The activists also expressed dismay over the way the S.P., Ashra Garg, handled the issue. Marx said: “We appreciated him for his pro-Dalit stance in other places, such as in Madurai. But the way he handled the Dharmapuri issue, he has lost our trust completely. We are not here to blame an official. But still, behind his acts we can see the power of vested interests in the State and in the higher echelons of the Police Department inimical to Dalits.”
But the S.P. denied the accusations. He said the police were investigating Thudi’s role in the issue. “We named the organisation in the FIR because the arrested persons had confessed to us that they were given training… in arms. We have no specific motive as accused by a few groups and political parties in this case,” he clarified.
Balasundaram was of the view that in a region where caste polarisation had become clear, the police should not support caste-based parties such as the PMK, which is against Dalits. “At a time when the government was celebrating the birth anniversaries of caste-Hindu leaders, why should it resort to arm-twisting tactics against Dalits when they wish to observe the memorial day of their leaders?” the fact-finding report said.
The Dalits in Natham colony said there was fear everywhere. Palanisamy, who was charged under POTA in the late 1980s for his alleged allegiance to Maoism, said the entire colony was filled with policemen in plainclothes.

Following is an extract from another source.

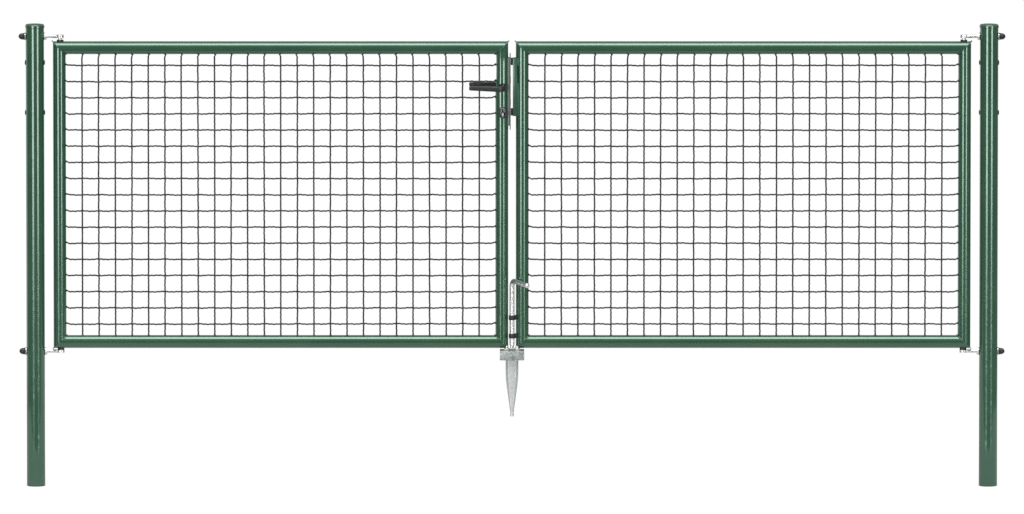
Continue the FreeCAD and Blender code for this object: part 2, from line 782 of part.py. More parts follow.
def make_drop_bolt():
    body = new_body("drop_bolt_body")
    tip = new_sketch(body, "bolt_tip_circle", "XY_Plane")
    ring(tip, mm.bolt_tip_diameter / 2)
    pad(body, "bolt_tip", tip, mm.bolt_tip_length)
    section = new_sketch(body, "bolt_section", "XY_Plane", mm.bolt_tip_length)
    ring(section, mm.bolt_diameter / 2)
    path = new_sketch(body, "bolt_path", "XZ_Plane")
    droop = math.radians(mm.handle_droop.number)
    turn = math.pi / 2 + droop
    straight = mm.bolt_height - mm.bolt_bend
    centre = vector(mm.bolt_bend, straight)
    bend_end = centre + mm.bolt_bend.number * FreeCAD.Vector(math.cos(math.pi - turn), math.sin(math.pi - turn), 0)
    along = FreeCAD.Vector(math.cos(droop), -math.sin(droop), 0)
    handle_end = bend_end + (mm.handle_length.number - mm.bolt_bend.number) * along
    shank = path.addGeometry(Part.LineSegment(vector(0, mm.bolt_tip_length), vector(0, straight)))
    circle = Part.Circle(centre, FreeCAD.Vector(0, 0, 1), mm.bolt_bend.number)
    bend = path.addGeometry(Part.ArcOfCircle(circle, math.pi - turn, math.pi))
    handle = path.addGeometry(Part.LineSegment(bend_end, handle_end))
    path.addConstraint(Sketcher.Constraint("Tangent", shank, 2, bend, 2))
    path.addConstraint(Sketcher.Constraint("Tangent", bend, 1, handle, 1))
    locate(path, shank, 1, 0, mm.bolt_tip_length)
    locate(path, shank, 2, 0, straight)
    size = path.addConstraint(Sketcher.Constraint("Radius", bend, mm.bolt_bend.number))
    bind(path, f"Constraints[{size}]", mm.bolt_bend)
    reach = mm.handle_length - mm.bolt_bend
    size = path.addConstraint(Sketcher.Constraint("Distance", handle, reach.number))
    bind(path, f"Constraints[{size}]", reach)
    slope = path.addConstraint(Sketcher.Constraint("Angle", handle, -droop))
    path.setExpression(f"Constraints[{slope}]", f"-{mm.handle_droop.text} * 1 deg")
    rod = body.newObject("PartDesign::AdditivePipe", "bolt_rod")
    rod.Profile = section
    rod.Spine = (path, ["Edge1", "Edge2", "Edge3"])
    place(body, middle_x, bolt_y, bolt_base, (0, 0, 1), -mm.handle_turn.number)
    piece(body, "drop_bolt")


def make_guides():
    guides = []
    hole_radius = mm.bolt_diameter / 2 + mm.guide_slack
    half_lug = mm.guide_lug / 2
    for name, rise in (("upper", mm.upper_guide_rise), ("lower", mm.lower_guide_rise)):
        base = mm.leaf_base + rise
        sleeve = cylinder(name + "_guide_sleeve", hole_radius + mm.guide_wall, mm.guide_height, middle_x,
                          bolt_y, base)
        lug = box(name + "_guide_lug", (middle_x, bolt_y + half_lug, base),
                  (right_stile_x - frame_radius / 2, bolt_y + 3 * half_lug, base + mm.guide_height))
        hole = cylinder(name + "_guide_hole", hole_radius, mm.guide_height, middle_x, bolt_y, base)
        stile = cylinder(name + "_guide_seat", frame_radius, mm.guide_height, right_stile_x, 0, base)
        solid = fuse(name + "_guide_solid", [sleeve, lug])
        guides.append(cut(name + "_guide", solid, fuse(name + "_guide_cutters", [hole, stile])))
    piece(group("guide_pair", guides), "bolt_guides")


def make_socket():
    body = new_body("socket_body")
    section = new_sketch(body, "socket_section", "YZ_Plane")
    half = mm.socket_depth / 2
    inner = half - mm.socket_steel
    outline(section, [
        (-half, -mm.socket_height), (-inner, -mm.socket_height), (-inner, -mm.socket_steel),
        (inner, -mm.socket_steel), (inner, -mm.socket_height), (half, -mm.socket_height),
        (half, 0), (-half, 0),
    ])
    pad(body, "socket_length", section, mm.socket_width, midplane=True)
    hole = new_sketch(body, "socket_hole_circle", "XY_Plane")
    ring(hole, mm.socket_hole / 2)
    pocket_through(body, "socket_hole_cut", hole)
    place(body, middle_x, bolt_y, socket_top)
    piece(body, "ground_socket")


def make_spike():
    """A folded angle with its ridge to the front, both wings trimmed to a taper."""
    body = new_body("spike_body")
    section = new_sketch(body, "spike_section", "XY_Plane", -mm.spike_length)
    half = mm.spike_top / 2
    fold = mm.spike_steel * math.sqrt(2)
    front = mm.spike_clearance - half
    outline(section, [
        (0, front), (half, front + half), (half - fold / 2, front + half + fold / 2), (0, front + fold),
        (fold / 2 - half, front + half + fold / 2), (-half, front + half),
    ])
    pad(body, "spike_length", section, mm.spike_length)
    trim = new_sketch(body, "spike_trim", "XZ_Plane")
    shoulder = mm.spike_shoulder / 2
    neck = mm.spike_neck / 2
    end = mm.spike_bottom / 2
    beyond = mm.spike_top
    for turn in (1, -1):
        outline(trim, [
            (turn * half, -0.3 * mm.spike_length), (turn * shoulder, -0.58 * mm.spike_length),
            (turn * neck, -0.85 * mm.spike_length), (turn * end, -mm.spike_length),
            (turn * end, -mm.spike_length - beyond), (turn * beyond, -mm.spike_length - beyond),
            (turn * beyond, -0.3 * mm.spike_length),
        ])
    pocket_through(body, "spike_trim_cuts", trim)
    place(body, middle_x, bolt_y, socket_top - mm.socket_steel)
    piece(body, "ground_spike")


def make_stops():
    """Hex headed stop screws on the socket, in front of the closed leaves."""
    stops = []
    y = bolt_y - mm.stop_offset
    for name, x in (("left", middle_x - mm.stop_spread), ("right", middle_x + mm.stop_spread)):
        head = doc.addObject("Part::Prism", name + "_stop_head")
        head.Polygon = 6
        bind(head, "Circumradius", mm.stop_width / math.sqrt(3))
        bind(head, "Height", mm.stop_head)
        place(head, x, y, socket_top)
        shank = cylinder(name + "_stop_shank", mm.stop_shank / 2, mm.stop_height, x, y, socket_top)
        stops.append(fuse(name + "_stop", [head, shank]))
    piece(group("stop_pair", stops), "leaf_stops")


for side in sides:
    make_post(side)
    make_cap(side)
make_plugs()
for side in sides:
    for level, height in eye_heights:
        make_eyebolt(side, level, height)
make_washers()
make_nuts()
make_cap_nuts()
meeting_bars = {side: make_frame(side) for side in sides}
for side in sides:
    make_pins(side)
    make_bushes(side)
    make_mesh(side)
make_lock(meeting_bars["left"])
piece(meeting_bars["right"], "right_keep_stile")
make_keep()
make_drop_bolt()
make_guides()
make_socket()
make_spike()
make_stops()

doc.recompute()
for item in doc.Objects:
    faults = [state for state in item.State if state in ("Invalid", "Error")]
    if faults:
        raise RuntimeError(f"{item.Name} is {faults}")
for item in finished:
    if item.Shape.isNull() or not item.Shape.isValid():
        raise RuntimeError(f"{item.Label} has no valid shape")

os.makedirs("parts", exist_ok=True)
for item in finished:
    item.Shape.exportStep(f"parts/{item.Label}.step")
    print(f"{item.Label}: {len(item.Shape.Solids)} solids, {item.Shape.Volume / 1000:.1f} cm3")
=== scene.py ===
import math
import random

import bmesh
import bpy
from mathutils import Matrix, Vector


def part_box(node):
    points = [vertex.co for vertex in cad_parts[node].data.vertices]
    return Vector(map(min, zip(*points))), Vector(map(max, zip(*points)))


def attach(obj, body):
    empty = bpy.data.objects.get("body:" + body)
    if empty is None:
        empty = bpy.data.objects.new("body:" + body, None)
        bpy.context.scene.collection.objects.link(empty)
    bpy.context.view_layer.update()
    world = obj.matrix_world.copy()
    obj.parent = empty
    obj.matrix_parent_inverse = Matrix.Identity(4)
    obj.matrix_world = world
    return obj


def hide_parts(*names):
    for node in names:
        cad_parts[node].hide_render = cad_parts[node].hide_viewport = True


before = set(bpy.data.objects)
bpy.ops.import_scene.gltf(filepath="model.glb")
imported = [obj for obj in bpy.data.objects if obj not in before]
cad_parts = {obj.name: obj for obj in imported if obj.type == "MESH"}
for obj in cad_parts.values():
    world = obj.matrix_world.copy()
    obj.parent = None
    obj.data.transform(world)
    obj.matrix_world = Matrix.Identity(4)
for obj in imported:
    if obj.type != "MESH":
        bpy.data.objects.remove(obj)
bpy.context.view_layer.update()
print("frame loaded")

# Double mesh gate: metres, +X from the left post to the right one, +Y away from the camera.

random.seed(11)


# Shader maths: a signal is one socket of a node tree
class Signal:
    def __init__(self, tree, socket=None):
        self.tree = tree
        self.socket = socket

    def node(self, kind, settings=None, values=None, output=0):
        made = self.tree.nodes.new(kind)
        for name, value in (settings or {}).items():
            setattr(made, name, value)
        for name, value in (values or {}).items():
            if isinstance(value, Signal):
                self.tree.links.new(value.socket, made.inputs[name])
            else:
                made.inputs[name].default_value = value
        return Signal(self.tree, made.outputs[output])

    def maths(self, operation, *others):
        values = dict(enumerate((self, *others)))
        return self.node("ShaderNodeMath", {"operation": operation}, values)

    def __add__(self, other):
        return self.maths("ADD", other)

    __radd__ = __add__

    def __mul__(self, other):
        return self.maths("MULTIPLY", other)

    __rmul__ = __mul__

    def __sub__(self, other):
        return self.maths("SUBTRACT", other)

    def __rsub__(self, other):
        return (self * -1) + other

    def __neg__(self):
        return self * -1

    def step(self, low, high):  # smooth rise from 0 at low to 1 at high
        span = {"From Min": low, "From Max": high, "Value": self}
        return self.node("ShaderNodeMapRange", {"interpolation_type": "SMOOTHSTEP"}, span)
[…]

“The constant surveillance unnerves us. Hardly anyone is willing to talk. The intimidating years of the 1980s and 1990s when the police, hunting naxalites ravaged the lives of the people of Naikkankottai, seem to have returned. The future is unpredictable,” said Selvi (37), wife of Duraikannu.
Devastated by the latest developments, the Dalits of Dharmapuri do not see an end to their sufferings. They have reasons to despair since they have long forgotten the good times.